Object modeling scripts:

-- START --

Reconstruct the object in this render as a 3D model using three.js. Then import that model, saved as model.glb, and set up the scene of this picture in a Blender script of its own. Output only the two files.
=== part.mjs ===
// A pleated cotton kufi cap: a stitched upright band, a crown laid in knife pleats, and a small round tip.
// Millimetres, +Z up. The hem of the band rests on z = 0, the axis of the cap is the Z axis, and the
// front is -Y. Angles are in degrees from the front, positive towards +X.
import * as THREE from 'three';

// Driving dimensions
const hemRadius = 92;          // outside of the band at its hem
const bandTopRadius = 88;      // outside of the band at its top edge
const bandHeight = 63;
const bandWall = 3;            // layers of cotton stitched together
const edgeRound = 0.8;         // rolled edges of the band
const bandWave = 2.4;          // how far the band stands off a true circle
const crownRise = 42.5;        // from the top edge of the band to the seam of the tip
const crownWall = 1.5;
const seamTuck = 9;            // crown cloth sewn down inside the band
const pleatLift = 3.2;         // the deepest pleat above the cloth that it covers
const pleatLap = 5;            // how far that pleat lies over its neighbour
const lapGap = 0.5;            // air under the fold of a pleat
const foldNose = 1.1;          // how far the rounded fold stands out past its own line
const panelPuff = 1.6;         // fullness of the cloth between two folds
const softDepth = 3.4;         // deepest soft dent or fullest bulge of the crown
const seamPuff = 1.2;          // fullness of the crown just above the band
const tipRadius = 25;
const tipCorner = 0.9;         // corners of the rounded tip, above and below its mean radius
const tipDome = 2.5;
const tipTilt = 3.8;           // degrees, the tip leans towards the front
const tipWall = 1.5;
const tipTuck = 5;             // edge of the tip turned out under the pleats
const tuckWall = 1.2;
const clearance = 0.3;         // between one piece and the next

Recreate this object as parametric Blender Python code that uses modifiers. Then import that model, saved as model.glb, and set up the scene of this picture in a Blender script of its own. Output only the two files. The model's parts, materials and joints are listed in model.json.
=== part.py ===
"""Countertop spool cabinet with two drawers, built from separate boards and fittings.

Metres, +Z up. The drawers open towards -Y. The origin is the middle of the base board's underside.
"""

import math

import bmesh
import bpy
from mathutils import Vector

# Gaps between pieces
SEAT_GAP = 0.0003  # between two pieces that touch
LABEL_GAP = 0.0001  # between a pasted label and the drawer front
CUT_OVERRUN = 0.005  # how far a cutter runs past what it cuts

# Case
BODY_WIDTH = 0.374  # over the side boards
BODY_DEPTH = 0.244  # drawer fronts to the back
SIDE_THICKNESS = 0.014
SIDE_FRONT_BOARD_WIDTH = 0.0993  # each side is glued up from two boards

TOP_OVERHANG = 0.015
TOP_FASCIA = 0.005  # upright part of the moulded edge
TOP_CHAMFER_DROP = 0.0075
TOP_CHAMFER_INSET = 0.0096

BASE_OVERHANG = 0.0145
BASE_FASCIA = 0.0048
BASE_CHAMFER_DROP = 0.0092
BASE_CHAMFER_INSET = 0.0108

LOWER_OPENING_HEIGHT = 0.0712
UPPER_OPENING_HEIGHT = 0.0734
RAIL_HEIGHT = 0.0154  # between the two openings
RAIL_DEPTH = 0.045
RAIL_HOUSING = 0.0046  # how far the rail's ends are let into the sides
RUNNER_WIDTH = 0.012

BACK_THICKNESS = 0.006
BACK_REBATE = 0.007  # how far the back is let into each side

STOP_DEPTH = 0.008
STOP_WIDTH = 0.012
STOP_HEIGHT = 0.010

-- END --
-- START --

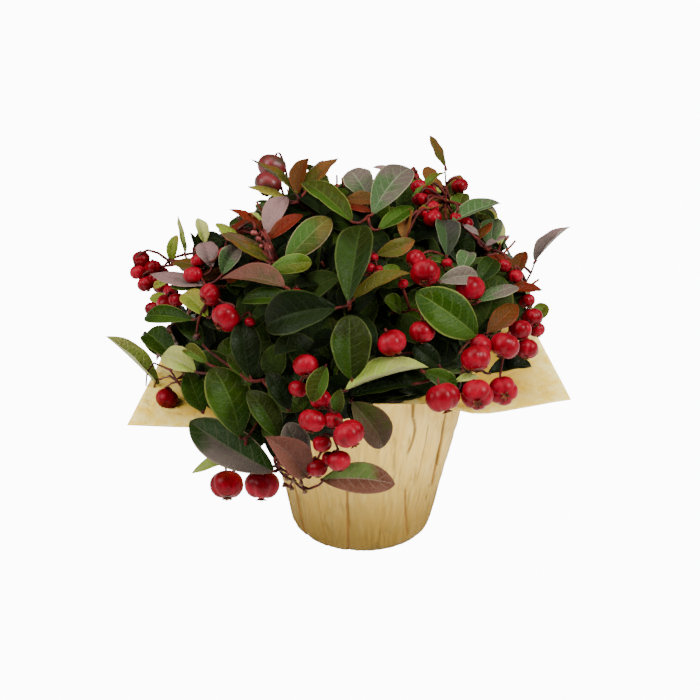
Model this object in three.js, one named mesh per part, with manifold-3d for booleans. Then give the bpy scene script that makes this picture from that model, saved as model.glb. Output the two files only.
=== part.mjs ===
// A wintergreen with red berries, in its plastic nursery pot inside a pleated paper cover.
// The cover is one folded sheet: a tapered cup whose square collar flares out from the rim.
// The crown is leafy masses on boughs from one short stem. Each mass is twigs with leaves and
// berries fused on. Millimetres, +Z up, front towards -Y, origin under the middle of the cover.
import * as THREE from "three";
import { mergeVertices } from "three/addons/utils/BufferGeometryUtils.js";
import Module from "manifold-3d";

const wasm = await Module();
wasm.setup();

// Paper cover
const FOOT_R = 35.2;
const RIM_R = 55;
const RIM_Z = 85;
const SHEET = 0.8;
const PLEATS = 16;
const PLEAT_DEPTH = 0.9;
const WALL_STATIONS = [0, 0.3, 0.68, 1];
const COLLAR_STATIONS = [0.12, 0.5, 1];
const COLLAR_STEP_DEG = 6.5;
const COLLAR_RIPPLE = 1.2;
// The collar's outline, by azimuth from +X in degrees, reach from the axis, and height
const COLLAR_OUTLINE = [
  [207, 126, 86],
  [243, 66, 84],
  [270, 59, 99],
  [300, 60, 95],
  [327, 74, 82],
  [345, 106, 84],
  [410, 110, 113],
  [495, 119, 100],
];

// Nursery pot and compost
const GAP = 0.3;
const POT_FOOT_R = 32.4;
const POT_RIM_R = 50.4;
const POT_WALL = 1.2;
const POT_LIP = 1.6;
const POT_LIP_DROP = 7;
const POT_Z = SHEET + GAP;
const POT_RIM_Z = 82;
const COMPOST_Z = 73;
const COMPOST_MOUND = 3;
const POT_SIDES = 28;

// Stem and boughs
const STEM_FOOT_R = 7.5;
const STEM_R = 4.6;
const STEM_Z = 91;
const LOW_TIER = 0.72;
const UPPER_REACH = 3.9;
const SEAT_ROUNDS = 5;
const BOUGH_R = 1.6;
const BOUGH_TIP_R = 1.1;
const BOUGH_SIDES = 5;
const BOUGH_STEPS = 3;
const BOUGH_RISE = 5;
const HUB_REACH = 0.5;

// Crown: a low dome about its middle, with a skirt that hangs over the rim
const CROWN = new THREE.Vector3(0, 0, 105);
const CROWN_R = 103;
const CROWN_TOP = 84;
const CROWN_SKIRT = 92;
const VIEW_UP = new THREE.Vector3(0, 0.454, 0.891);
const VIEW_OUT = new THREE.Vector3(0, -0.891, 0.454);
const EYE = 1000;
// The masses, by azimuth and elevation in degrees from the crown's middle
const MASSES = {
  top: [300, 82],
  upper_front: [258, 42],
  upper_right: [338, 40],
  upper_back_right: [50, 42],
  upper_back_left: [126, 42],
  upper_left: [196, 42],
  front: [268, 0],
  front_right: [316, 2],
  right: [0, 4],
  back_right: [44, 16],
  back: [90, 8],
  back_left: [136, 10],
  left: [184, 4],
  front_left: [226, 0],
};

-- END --

Task description: From the records above, give again exactly the lines running from the line with "Reconstruct the object" to the line with "import * as THREE from 'three';", inclusive.

Reply to the task:
Reconstruct the object in this render as a 3D model using three.js. Then import that model, saved as model.glb, and set up the scene of this picture in a Blender script of its own. Output only the two files.
=== part.mjs ===
// A pleated cotton kufi cap: a stitched upright band, a crown laid in knife pleats, and a small round tip.
// Millimetres, +Z up. The hem of the band rests on z = 0, the axis of the cap is the Z axis, and the
// front is -Y. Angles are in degrees from the front, positive towards +X.
import * as THREE from 'three';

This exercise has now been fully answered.